When you’re faced with major challenges or having to balance all of these various projects on your own for the most part, how do you manage that?

I don’t often get stressed, except when I have to talk in front of an audience! I’m not sure how but I’ve managed to quell my OCDness and propensity to fret when things aren’t perfect and so I’m not pretty zen about things. Eventually it all works out and to be honest, none of the problems I have faced, such as not being able to raise capital or increase sales, are real problems. They all eventually pass.

There was political turmoil in Sri Lanka and many people were leaving the country. What made you want to stay in the country and set up a business, despite political and business uncertainty?

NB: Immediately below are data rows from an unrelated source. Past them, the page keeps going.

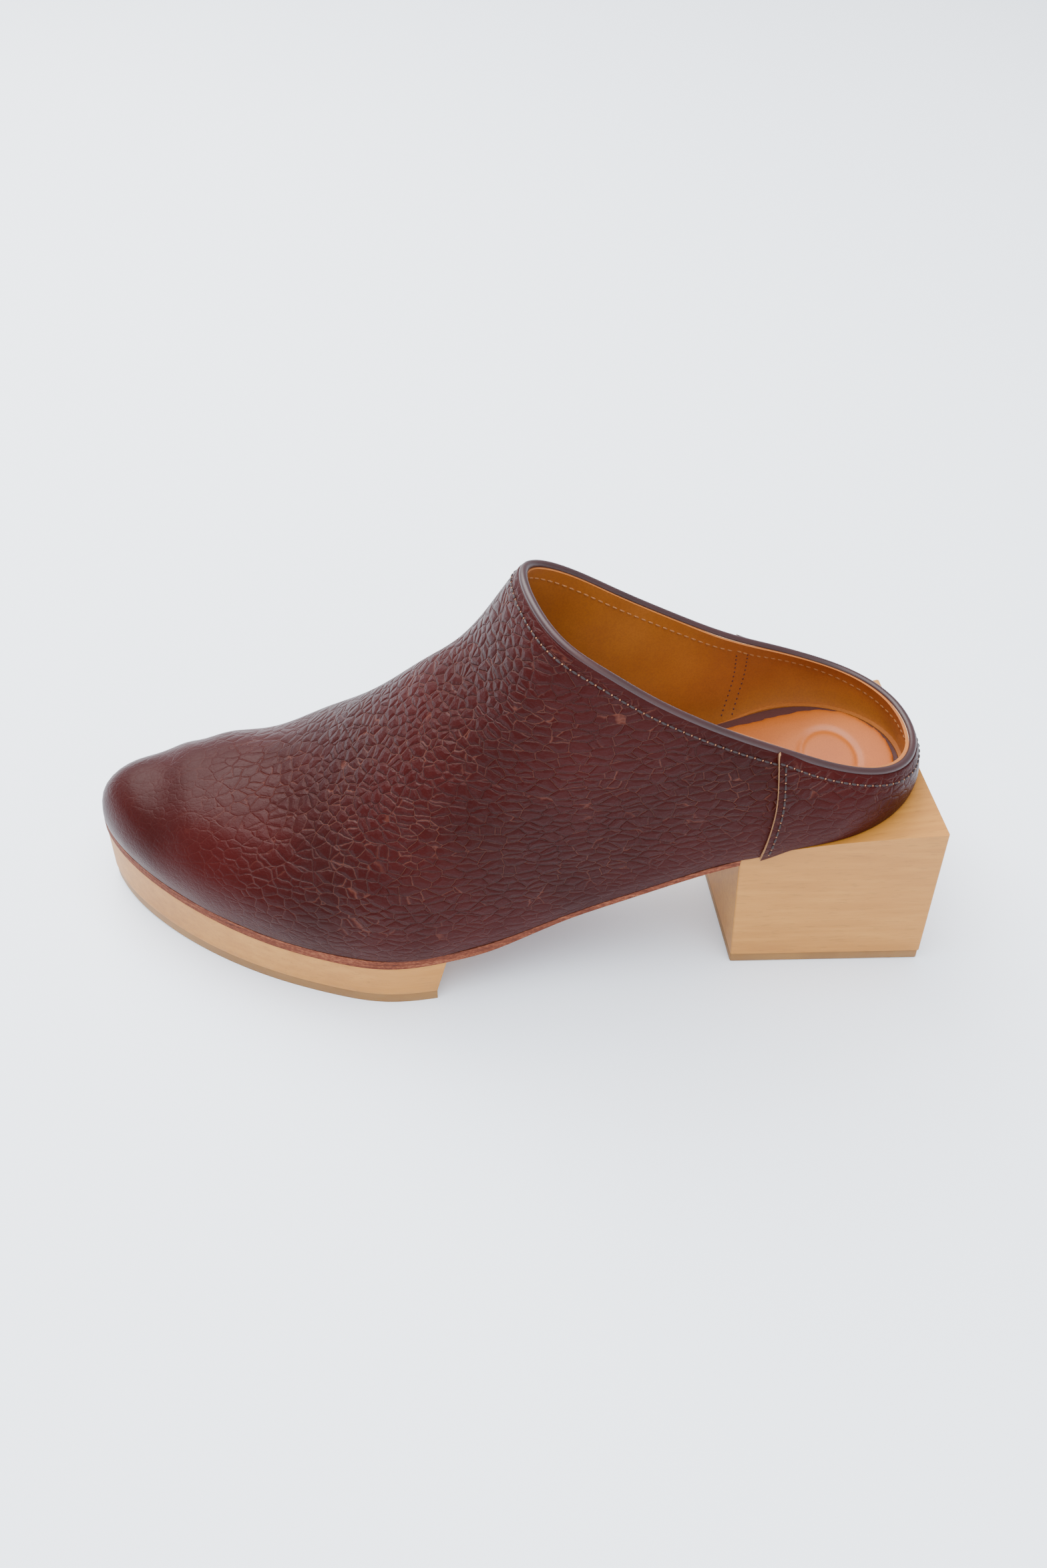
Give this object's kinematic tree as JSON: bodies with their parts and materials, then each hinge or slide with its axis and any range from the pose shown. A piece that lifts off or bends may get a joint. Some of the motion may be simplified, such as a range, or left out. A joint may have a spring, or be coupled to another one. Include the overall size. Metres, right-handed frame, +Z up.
{
  "type": "wooden-soled clog",
  "caption": "Left-foot leather mule clog on a split wooden sole with a block heel and gum rubber treads.",
  "frame": {"origin": "on the ground under the middle of the clog's bounding box", "axes": "+X from heel to toe, +Y to the wearer's left (outer side of this left shoe), +Z up"},
  "size_m": [0.2568, 0.0938, 0.1262],
  "materials": {
    "alder_wood": "pale honey wood, sanded and waxed satin",
    "gum_rubber": "honey gum rubber, matt",
    "midsole_leather": "raw cut edge, reddish brown",
    "fibre_board": "pressed cellulose board",
    "cork": "pressed cork sheet",
    "spring_steel": "plain steel",
    "footbed_leather": "smooth dark brown, matt",
    "sock_leather": "smooth tan, lightly polished",
    "foam": "soft latex foam",
    "upper_leather": "pebbled oxblood brown, satin",
    "lining_leather": "smooth golden tan",
    "stiffener_board": "thermoplastic felt, hidden",
    "interlining_cloth": "thin woven cloth, hidden",
    "thread": "dark brown waxed thread"
  },
  "bodies": {
    "root": {"forefoot_platform": "alder_wood", "heel_block": "alder_wood", "forefoot_outsole": "gum_rubber", "heel_lift": "gum_rubber", "leather_midsole": "midsole_leather", "insole_board": "fibre_board", "bottom_filler": "cork", "shank": "spring_steel", "footbed_cover": "footbed_leather", "heel_sock": "sock_leather", "sock_foam": "foam", "vamp": "upper_leather", "heel_quarter": "upper_leather", "heel_counter": "stiffener_board", "side_interlining": "interlining_cloth", "toe_puff": "stiffener_board", "vamp_lining": "lining_leather", "heel_lining": "lining_leather", "heel_screw": "spring_steel", "heel_nails": "spring_steel", "topline_stitching": "thread", "outer_seam_stitching": "thread", "inner_seam_stitching": "thread"}
  },
  "joints": []
}
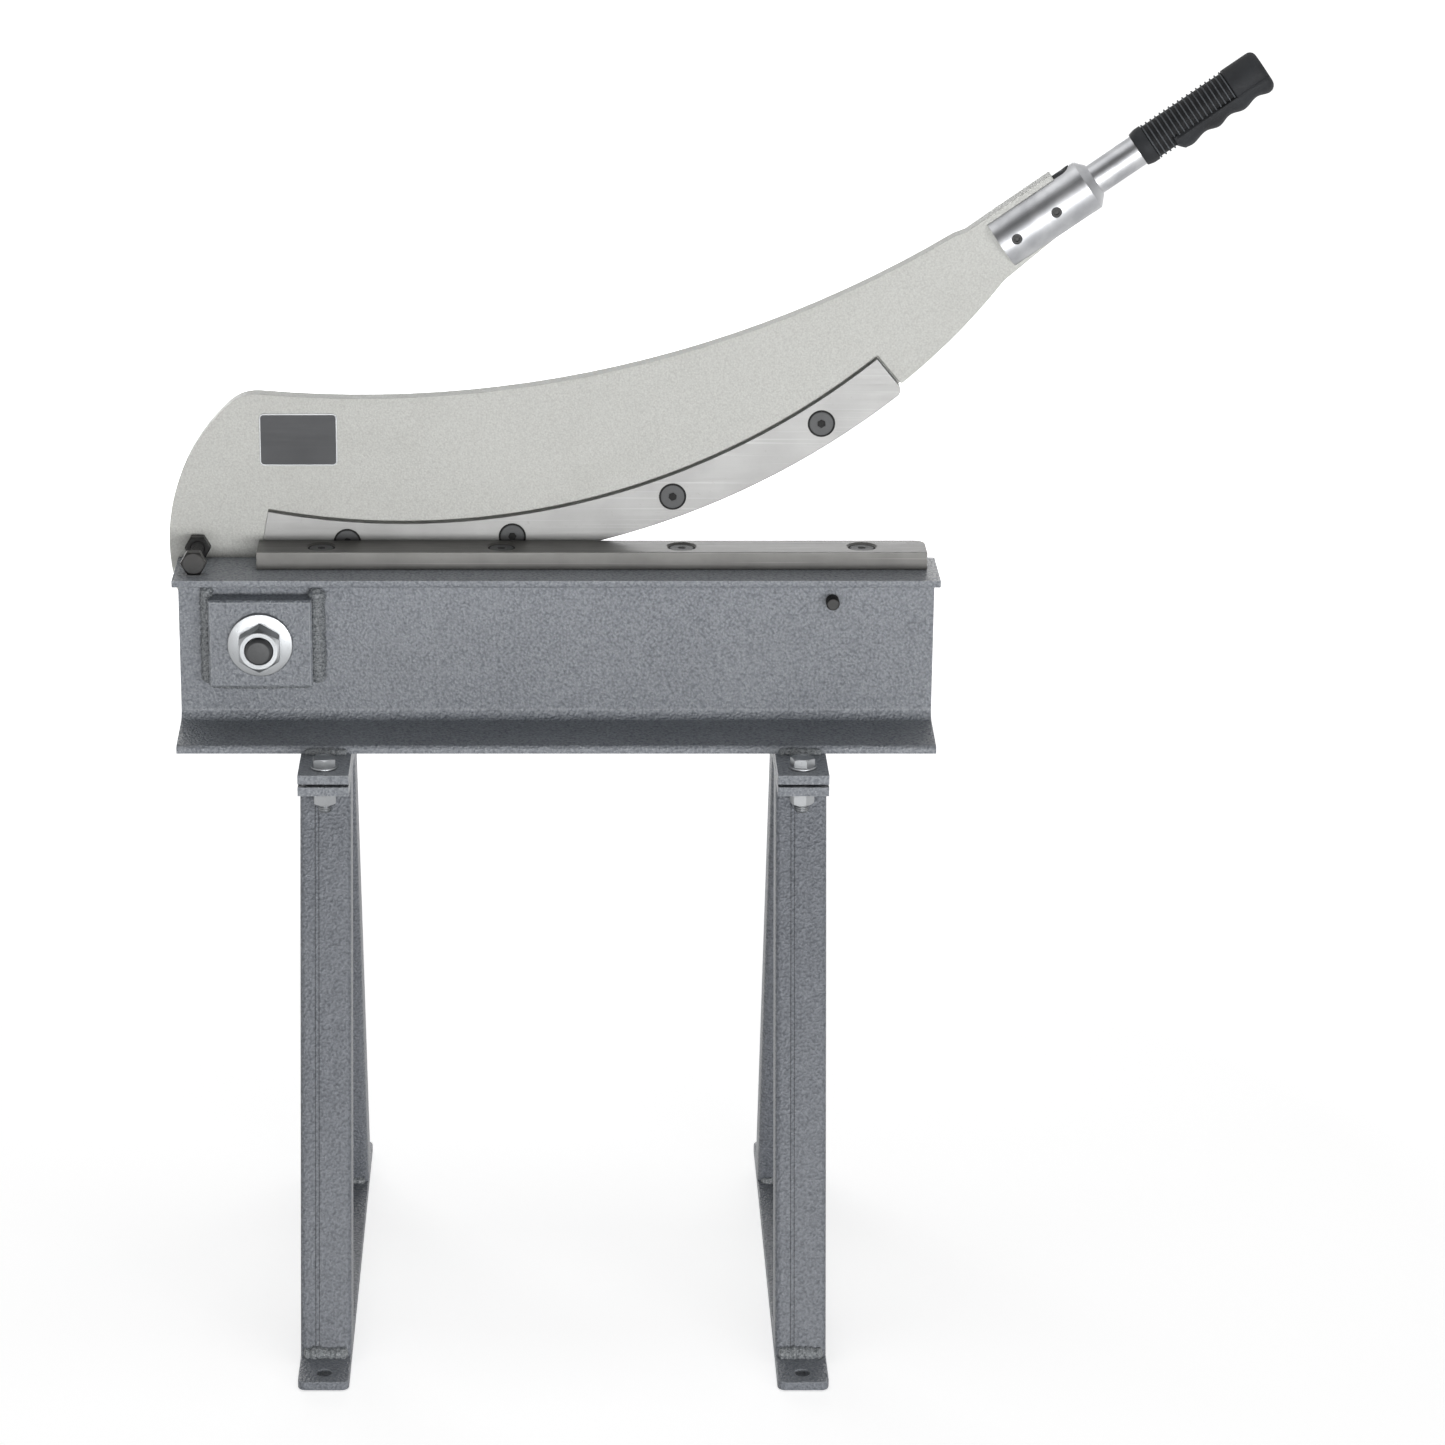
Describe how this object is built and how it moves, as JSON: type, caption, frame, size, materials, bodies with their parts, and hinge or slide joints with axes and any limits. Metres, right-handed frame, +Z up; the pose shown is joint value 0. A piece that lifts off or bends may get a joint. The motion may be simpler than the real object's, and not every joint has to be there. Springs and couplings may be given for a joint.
{
  "type": "manual guillotine shear",
  "caption": "Hand lever shear on two A-frame legs: a channel beam with a straight lower blade and a curved blade on a pivoting arm with a rod handle and rubber grip.",
  "frame": {"origin": "on the floor, in the middle of the four foot holes", "axes": "+Z up, +X along the beam towards the handle end, -Y towards the operator"},
  "size_m": [0.8148, 0.438, 0.9482],
  "materials": {
    "stand_paint": "satin hammered paint",
    "arm_paint": "fine textured paint",
    "upper_blade_steel": "ground",
    "lower_blade_steel": "ground, dull",
    "black_bolt": "black oxide",
    "zinc_bolt": "bright zinc",
    "handle_steel": "satin turned",
    "grip_rubber": "matt moulded"
  },
  "bodies": {
    "stand": {"beam_channel": "stand_paint", "lower_blade": "lower_blade_steel", "pivot_block": "stand_paint", "pivot_block_welds": "stand_paint", "pivot_bolt": "black_bolt", "pivot_washer": "zinc_bolt", "pivot_nut": "zinc_bolt", "lower_stop_bolt": "black_bolt", "bracket_plate_left": "stand_paint", "leg_top_plate_left": "stand_paint", "front_strut_left": "stand_paint", "rear_strut_left": "stand_paint", "floor_bar_left": "stand_paint", "bracket_plate_right": "stand_paint", "leg_top_plate_right": "stand_paint", "front_strut_right": "stand_paint", "rear_strut_right": "stand_paint", "floor_bar_right": "stand_paint", "leg_bolts": "zinc_bolt", "leg_bolt_nuts": "zinc_bolt", "plate_spacers": "stand_paint", "foot_welds": "stand_paint", "bracket_welds": "stand_paint"},
    "arm": {"arm_plate": "arm_paint", "upper_blade": "upper_blade_steel", "arm_stop_bolt": "black_bolt", "arm_stop_nut": "black_bolt", "handle_socket": "handle_steel", "handle_rod": "handle_steel", "handle_grip": "grip_rubber"}
  },
  "joints": [
    {"name": "arm_pivot", "type": "hinge", "parent": "stand", "child": "arm", "pos_m": [-0.2278, 0.031, 0.5075], "axis": [0, 1, 0], "range_deg": [0, 13.4]}
  ]
}
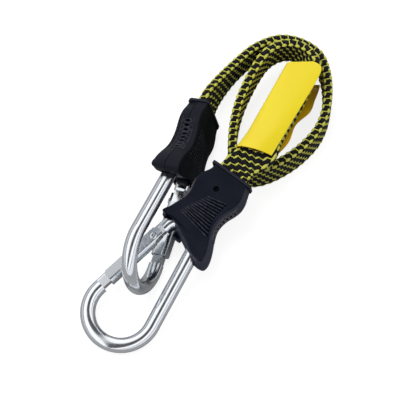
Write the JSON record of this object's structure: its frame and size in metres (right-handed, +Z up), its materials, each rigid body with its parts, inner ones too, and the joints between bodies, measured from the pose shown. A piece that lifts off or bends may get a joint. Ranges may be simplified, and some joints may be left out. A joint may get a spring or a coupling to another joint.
{
  "type": "bungee cord",
  "caption": "Flat woven elastic bungee cord lying in a loop, with a moulded black handle and a steel snap hook at each end, the hooks clipped through each other, and a folded yellow tag.",
  "frame": {"origin": "On the surface that the cord lies on, under the middle of the box round the two linked hooks and handles.", "axes": "+Z is up. The hooks lie towards -Y and the loop of the band towards +Y. The front handle shows its face upwards and the rear handle stands on its edges."},
  "size_m": [0.1313, 0.1812, 0.0408],
  "materials": {
    "zinc_steel": "bright zinc plated",
    "clamp_steel": "plain spring steel",
    "black_nylon": "satin moulded",
    "black_rubber": "matte moulded",
    "woven_yarn": "woven black yarn with yellow-green yarns",
    "latex_rubber": "plain latex strands",
    "yellow_sheet": "glossy coated sheet"
  },
  "bodies": {
    "cord_and_ends": {"front_handle_face_shell": "black_nylon", "front_handle_back_shell": "black_nylon", "front_handle_collar": "black_rubber", "front_band_clamp": "clamp_steel", "front_band_pin": "clamp_steel", "front_hook_rod": "zinc_steel", "front_gate_rivet": "zinc_steel", "rear_handle_face_shell": "black_nylon", "rear_handle_back_shell": "black_nylon", "rear_handle_collar": "black_rubber", "rear_band_clamp": "clamp_steel", "rear_band_pin": "clamp_steel", "rear_hook_rod": "zinc_steel", "rear_gate_rivet": "zinc_steel", "band_sleeve": "woven_yarn", "band_core": "latex_rubber", "yellow_tag": "yellow_sheet"},
    "front_gate": {"front_gate": "zinc_steel", "front_gate_spring": "clamp_steel"},
    "rear_gate": {"rear_gate": "zinc_steel", "rear_gate_spring": "clamp_steel"}
  },
  "joints": [
    {"name": "front_gate_hinge", "type": "hinge", "parent": "cord_and_ends", "child": "front_gate", "pos_m": [-0.00648, -0.01001, 0.01722], "axis": [-0.074, -0.1933, 0.9783], "range_deg": [0, 14], "stiffness_Nm_per_rad": 0.08, "springref_deg": -17.19},
    {"name": "rear_gate_hinge", "type": "hinge", "parent": "cord_and_ends", "child": "rear_gate", "pos_m": [0.00514, 0.01551, 0.00727], "axis": [-0.9092, 0.3066, -0.2815], "range_deg": [0, 8], "stiffness_Nm_per_rad": 0.08, "springref_deg": -17.19}
  ]
}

There always was political turmoil and there will always be political turmoil. That’s a given. At the time I came back, there was a lot of positivity about Sri Lanka given that the war had ended. Sri Lanka is perfectly placed geographically and the fact that it hasn’t received more investment and that it’s not more prosperous is because we have not had farsighted political leaders. One of the reasons I came back was that, post-war, Sri Lanka had tons of opportunities in many sectors. Given my interest in the travel and leisure sector and given that this sector would perhaps be the most important one to Sri Lanka, it was a no brainer to come back.

Personally, there’s no other place I would want to live in the long term than here. The lifestyle, if you are reasonably successful, is amazing, all my friends are here, and there are lots of opportunities.

What are some key pieces of advice you would offer to a young entrepreneur – someone who is just starting out or is in the corporate world and ready to take a similar risk that you did?

There really isn’t anything I can say that hasn’t been said before. But I’ll say one thing. A lot of my friends ask me “I want do something. I’m sick of my banking/lawyer job. How do you take the plunge?” And I tell them that you just know. When you loathe going into work and the thought of not getting a regular pay cheque no longer scares you as much as it did, then you know you’re ready.